- Requirements -
Show every line that has the string "scene" in it.

- Data lines -
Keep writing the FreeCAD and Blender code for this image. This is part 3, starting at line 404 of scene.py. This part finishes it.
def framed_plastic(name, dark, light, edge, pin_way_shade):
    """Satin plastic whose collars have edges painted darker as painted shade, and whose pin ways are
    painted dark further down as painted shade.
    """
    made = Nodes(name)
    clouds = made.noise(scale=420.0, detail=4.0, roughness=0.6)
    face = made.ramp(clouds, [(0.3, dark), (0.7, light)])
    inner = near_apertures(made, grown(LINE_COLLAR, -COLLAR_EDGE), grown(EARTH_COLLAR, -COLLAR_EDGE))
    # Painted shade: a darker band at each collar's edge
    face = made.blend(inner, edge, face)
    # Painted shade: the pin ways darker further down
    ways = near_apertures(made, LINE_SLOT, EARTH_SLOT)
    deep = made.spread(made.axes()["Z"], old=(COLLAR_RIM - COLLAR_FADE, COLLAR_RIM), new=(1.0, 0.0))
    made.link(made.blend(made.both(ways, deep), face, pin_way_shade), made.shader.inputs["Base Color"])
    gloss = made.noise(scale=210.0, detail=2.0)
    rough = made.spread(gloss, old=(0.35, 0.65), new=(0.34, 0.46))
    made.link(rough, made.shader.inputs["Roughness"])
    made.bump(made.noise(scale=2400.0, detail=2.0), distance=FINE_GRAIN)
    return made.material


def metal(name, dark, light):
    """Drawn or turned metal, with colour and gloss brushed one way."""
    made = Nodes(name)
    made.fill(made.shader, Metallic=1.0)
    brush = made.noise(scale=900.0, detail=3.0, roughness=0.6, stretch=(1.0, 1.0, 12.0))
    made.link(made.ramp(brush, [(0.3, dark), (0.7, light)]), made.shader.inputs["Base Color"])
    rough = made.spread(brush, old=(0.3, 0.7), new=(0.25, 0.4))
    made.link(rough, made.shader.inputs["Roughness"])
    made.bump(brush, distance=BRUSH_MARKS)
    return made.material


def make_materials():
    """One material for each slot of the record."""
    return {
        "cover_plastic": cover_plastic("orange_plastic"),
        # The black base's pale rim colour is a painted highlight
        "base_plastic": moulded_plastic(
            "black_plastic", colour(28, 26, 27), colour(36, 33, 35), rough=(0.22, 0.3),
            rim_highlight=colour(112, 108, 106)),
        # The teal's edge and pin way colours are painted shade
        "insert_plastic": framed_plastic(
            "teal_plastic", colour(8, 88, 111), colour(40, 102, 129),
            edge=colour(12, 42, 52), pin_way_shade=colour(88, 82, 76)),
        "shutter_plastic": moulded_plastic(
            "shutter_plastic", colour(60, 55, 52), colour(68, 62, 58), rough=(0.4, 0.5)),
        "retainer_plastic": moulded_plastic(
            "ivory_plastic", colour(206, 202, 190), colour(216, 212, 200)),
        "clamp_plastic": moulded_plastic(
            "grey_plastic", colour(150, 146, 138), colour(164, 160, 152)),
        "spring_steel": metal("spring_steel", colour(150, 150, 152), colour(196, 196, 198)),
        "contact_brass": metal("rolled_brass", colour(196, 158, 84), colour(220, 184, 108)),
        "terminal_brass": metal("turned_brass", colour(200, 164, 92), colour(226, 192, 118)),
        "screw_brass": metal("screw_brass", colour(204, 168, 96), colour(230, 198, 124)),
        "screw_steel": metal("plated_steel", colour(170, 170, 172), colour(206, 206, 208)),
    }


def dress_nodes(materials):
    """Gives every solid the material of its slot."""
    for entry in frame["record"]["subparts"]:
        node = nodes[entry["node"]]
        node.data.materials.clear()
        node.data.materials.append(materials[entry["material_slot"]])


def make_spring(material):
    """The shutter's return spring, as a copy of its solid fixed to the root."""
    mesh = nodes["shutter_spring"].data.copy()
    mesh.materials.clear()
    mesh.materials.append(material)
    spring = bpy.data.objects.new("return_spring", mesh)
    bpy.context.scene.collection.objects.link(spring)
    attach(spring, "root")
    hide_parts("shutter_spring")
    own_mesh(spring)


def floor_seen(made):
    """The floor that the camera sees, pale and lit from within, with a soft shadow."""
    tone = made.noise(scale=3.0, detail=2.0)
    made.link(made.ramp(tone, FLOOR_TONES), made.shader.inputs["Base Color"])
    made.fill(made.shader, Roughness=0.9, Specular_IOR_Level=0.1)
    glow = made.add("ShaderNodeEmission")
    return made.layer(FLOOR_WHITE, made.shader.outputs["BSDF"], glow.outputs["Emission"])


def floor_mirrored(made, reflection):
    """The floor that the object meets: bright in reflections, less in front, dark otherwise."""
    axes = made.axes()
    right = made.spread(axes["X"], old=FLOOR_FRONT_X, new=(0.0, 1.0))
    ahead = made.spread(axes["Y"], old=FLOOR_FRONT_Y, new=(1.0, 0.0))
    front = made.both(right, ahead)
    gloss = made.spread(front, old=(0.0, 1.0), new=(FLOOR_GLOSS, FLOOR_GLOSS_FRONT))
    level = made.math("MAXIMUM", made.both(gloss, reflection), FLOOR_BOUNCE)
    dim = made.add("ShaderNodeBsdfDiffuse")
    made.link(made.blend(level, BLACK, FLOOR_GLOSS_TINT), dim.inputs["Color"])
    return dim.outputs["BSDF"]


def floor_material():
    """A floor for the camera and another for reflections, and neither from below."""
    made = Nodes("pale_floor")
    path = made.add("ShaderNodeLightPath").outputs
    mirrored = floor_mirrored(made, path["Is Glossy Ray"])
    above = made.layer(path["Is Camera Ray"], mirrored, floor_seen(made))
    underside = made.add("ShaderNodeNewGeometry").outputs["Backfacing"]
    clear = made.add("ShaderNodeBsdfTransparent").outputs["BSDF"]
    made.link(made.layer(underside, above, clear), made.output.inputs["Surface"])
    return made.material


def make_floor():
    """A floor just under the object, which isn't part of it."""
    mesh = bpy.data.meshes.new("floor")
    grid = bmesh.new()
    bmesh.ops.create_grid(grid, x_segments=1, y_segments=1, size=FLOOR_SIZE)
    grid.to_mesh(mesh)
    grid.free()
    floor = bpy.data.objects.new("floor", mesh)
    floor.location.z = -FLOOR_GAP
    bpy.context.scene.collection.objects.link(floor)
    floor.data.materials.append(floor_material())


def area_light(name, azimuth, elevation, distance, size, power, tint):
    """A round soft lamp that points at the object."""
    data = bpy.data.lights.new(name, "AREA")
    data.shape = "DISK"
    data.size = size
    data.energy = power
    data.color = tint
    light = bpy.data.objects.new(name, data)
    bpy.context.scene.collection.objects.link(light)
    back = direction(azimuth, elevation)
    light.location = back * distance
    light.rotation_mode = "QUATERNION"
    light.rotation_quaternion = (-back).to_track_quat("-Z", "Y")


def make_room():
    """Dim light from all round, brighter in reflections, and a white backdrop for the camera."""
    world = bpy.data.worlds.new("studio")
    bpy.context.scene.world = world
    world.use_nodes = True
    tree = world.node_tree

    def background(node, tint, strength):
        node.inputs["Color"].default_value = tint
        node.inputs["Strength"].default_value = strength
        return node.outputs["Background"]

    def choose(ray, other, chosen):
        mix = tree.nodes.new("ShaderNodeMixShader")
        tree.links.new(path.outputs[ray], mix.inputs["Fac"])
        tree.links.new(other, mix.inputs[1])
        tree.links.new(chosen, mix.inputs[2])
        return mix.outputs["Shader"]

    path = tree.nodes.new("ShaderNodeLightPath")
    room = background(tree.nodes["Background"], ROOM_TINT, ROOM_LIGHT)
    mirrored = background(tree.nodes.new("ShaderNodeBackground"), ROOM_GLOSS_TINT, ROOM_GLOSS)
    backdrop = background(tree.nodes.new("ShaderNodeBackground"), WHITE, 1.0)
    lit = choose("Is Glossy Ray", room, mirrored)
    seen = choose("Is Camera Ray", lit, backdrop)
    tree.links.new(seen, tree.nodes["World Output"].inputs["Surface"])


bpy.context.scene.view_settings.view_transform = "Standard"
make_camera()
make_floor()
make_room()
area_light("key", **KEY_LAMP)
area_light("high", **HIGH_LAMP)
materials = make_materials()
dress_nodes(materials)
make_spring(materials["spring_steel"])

- Complete response -
Keep writing the FreeCAD and Blender code for this image. This is part 3, starting at line 404 of scene.py. This part finishes it.
    bpy.context.scene.collection.objects.link(spring)
    bpy.context.scene.collection.objects.link(floor)
    bpy.context.scene.collection.objects.link(light)
    bpy.context.scene.world = world
bpy.context.scene.view_settings.view_transform = "Standard"